Write every record out again exactly as given.

__CAD and scene scripts__:
==============================
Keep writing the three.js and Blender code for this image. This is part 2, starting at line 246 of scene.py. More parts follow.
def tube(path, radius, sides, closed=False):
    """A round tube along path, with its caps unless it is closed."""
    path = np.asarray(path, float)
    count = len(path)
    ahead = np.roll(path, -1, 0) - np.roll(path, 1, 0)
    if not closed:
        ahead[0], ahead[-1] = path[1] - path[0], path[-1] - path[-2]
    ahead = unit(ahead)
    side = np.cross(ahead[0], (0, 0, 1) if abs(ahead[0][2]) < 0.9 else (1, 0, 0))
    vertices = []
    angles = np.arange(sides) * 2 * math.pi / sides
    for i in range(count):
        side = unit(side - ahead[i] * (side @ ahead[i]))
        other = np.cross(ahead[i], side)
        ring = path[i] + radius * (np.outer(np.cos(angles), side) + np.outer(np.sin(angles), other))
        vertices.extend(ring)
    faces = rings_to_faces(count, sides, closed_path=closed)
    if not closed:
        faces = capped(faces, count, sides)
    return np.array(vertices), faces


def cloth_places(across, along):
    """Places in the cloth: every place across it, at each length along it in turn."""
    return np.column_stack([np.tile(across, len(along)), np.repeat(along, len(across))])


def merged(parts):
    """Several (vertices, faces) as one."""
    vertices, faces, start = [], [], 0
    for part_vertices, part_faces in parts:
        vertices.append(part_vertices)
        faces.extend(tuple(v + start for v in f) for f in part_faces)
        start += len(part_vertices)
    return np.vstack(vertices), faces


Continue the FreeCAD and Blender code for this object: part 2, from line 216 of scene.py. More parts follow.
==============================
__Finished exercise__:
Keep writing the three.js and Blender code for this image. This is part 2, starting at line 246 of scene.py. More parts follow.
def tube(path, radius, sides, closed=False):
    """A round tube along path, with its caps unless it is closed."""
    path = np.asarray(path, float)
    count = len(path)
    ahead = np.roll(path, -1, 0) - np.roll(path, 1, 0)
    if not closed:
        ahead[0], ahead[-1] = path[1] - path[0], path[-1] - path[-2]
    ahead = unit(ahead)
    side = np.cross(ahead[0], (0, 0, 1) if abs(ahead[0][2]) < 0.9 else (1, 0, 0))
    vertices = []
    angles = np.arange(sides) * 2 * math.pi / sides
    for i in range(count):
        side = unit(side - ahead[i] * (side @ ahead[i]))
        other = np.cross(ahead[i], side)
        ring = path[i] + radius * (np.outer(np.cos(angles), side) + np.outer(np.sin(angles), other))
        vertices.extend(ring)
    faces = rings_to_faces(count, sides, closed_path=closed)
    if not closed:
        faces = capped(faces, count, sides)
    return np.array(vertices), faces


def cloth_places(across, along):
    """Places in the cloth: every place across it, at each length along it in turn."""
    return np.column_stack([np.tile(across, len(along)), np.repeat(along, len(across))])


def merged(parts):
    """Several (vertices, faces) as one."""
    vertices, faces, start = [], [], 0
    for part_vertices, part_faces in parts:
        vertices.append(part_vertices)
        faces.extend(tuple(v + start for v in f) for f in part_faces)
        start += len(part_vertices)
    return np.vstack(vertices), faces


Continue the FreeCAD and Blender code for this object: part 2, from line 216 of scene.py. More parts follow.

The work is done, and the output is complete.